◆ Your goal ◆
Copy out precisely the lines beginning at the line that contains "Write the OpenSCAD" and ending at the line that contains "X ends. Millimetres.", including both.

[Collected data entries]

● ● ● ●

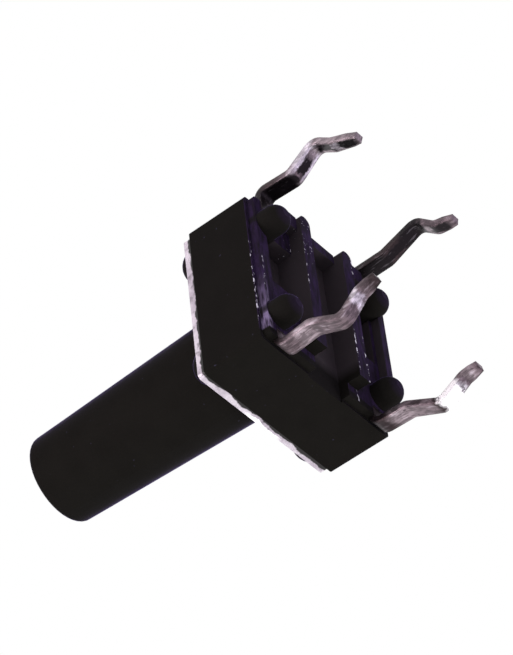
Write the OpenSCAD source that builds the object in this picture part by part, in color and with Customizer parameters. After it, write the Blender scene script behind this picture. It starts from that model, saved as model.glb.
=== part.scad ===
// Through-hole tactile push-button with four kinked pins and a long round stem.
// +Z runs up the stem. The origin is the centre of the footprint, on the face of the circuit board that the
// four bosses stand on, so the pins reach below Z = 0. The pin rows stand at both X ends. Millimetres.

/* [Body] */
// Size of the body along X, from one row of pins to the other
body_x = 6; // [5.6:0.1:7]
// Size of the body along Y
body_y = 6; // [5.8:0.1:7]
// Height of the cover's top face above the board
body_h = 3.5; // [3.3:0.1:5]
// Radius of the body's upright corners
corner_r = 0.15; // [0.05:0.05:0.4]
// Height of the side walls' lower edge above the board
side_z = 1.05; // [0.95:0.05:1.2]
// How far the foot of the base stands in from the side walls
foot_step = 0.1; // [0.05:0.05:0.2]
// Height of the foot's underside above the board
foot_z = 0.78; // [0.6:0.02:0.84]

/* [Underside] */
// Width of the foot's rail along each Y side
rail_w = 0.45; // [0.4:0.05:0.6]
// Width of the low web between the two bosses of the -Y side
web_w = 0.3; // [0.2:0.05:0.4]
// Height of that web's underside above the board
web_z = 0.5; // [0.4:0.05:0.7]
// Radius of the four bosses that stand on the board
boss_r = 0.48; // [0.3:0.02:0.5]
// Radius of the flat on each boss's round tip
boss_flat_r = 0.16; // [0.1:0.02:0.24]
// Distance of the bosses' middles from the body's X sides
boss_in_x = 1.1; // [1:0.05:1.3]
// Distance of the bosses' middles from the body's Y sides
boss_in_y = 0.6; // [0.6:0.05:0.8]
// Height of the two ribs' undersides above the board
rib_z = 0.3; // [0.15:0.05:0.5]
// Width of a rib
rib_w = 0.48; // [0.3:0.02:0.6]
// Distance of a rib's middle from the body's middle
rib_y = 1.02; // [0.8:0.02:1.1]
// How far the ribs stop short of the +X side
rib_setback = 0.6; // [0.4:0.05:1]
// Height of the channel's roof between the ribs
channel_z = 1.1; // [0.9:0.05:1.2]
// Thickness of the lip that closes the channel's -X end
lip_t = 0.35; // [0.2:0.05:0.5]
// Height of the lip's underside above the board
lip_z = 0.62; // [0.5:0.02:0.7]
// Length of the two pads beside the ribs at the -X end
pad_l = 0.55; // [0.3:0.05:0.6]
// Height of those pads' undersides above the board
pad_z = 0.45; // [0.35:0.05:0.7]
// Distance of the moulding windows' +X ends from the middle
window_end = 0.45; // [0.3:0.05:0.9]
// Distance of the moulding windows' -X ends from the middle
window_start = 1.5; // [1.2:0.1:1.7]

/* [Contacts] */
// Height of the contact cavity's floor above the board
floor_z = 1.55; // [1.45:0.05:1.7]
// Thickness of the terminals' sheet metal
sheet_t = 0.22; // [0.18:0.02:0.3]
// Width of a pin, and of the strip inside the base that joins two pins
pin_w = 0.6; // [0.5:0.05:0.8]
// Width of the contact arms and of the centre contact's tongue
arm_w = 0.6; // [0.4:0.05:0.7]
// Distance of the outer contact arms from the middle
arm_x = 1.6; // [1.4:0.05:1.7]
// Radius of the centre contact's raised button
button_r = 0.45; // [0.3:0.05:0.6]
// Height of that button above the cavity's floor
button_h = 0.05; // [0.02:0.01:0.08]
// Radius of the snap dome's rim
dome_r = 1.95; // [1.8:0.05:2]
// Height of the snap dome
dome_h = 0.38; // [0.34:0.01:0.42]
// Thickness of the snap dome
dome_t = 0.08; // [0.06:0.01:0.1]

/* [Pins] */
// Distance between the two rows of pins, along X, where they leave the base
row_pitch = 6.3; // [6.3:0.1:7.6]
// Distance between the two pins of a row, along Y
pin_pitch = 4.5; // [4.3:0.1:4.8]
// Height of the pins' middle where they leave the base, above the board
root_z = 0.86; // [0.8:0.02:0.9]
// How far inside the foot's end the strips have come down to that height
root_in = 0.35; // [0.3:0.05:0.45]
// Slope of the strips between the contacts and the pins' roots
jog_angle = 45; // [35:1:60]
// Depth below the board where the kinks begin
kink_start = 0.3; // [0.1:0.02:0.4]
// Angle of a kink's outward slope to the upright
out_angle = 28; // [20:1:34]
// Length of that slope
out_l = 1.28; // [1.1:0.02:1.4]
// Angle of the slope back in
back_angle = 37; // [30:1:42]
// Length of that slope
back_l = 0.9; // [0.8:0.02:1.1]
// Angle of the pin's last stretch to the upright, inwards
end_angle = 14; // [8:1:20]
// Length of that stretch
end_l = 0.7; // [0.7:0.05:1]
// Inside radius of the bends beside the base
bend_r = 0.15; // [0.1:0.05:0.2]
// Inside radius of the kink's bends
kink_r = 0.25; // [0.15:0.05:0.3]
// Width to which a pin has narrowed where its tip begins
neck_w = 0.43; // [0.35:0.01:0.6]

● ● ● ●

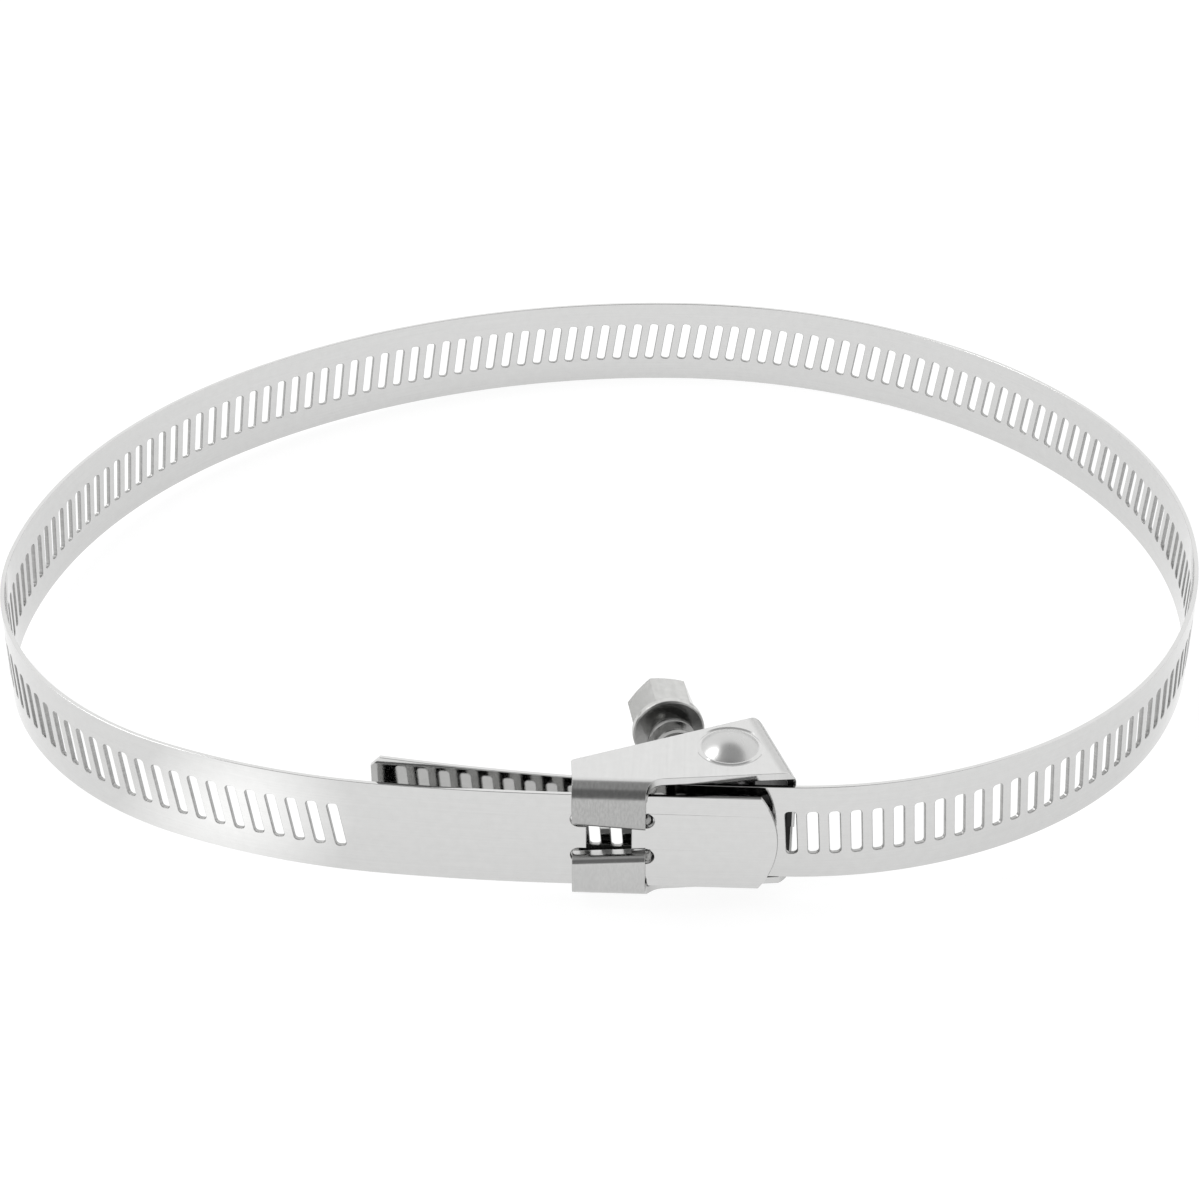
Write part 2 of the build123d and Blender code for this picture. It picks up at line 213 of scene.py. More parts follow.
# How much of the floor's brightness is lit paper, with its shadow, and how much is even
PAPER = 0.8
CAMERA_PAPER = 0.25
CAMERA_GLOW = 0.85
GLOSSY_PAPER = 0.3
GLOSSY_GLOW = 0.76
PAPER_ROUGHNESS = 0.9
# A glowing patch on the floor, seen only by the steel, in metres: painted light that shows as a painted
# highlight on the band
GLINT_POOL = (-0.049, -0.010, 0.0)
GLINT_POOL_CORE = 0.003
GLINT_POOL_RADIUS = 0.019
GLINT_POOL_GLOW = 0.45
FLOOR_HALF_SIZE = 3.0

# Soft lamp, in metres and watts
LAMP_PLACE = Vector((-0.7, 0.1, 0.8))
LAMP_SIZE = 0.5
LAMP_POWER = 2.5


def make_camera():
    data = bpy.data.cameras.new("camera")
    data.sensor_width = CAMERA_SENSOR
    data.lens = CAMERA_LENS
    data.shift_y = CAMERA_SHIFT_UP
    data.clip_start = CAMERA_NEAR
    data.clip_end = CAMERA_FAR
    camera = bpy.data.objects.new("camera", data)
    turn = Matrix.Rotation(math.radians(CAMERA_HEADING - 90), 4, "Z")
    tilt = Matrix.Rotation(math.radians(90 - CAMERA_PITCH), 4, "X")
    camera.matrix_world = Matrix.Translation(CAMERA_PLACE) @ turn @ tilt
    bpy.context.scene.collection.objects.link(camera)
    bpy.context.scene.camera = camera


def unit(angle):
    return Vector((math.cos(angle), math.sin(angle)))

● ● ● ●

◆ The reply ◆
Write the OpenSCAD source that builds the object in this picture part by part, in color and with Customizer parameters. After it, write the Blender scene script behind this picture. It starts from that model, saved as model.glb.
=== part.scad ===
// Through-hole tactile push-button with four kinked pins and a long round stem.
// +Z runs up the stem. The origin is the centre of the footprint, on the face of the circuit board that the
// four bosses stand on, so the pins reach below Z = 0. The pin rows stand at both X ends. Millimetres.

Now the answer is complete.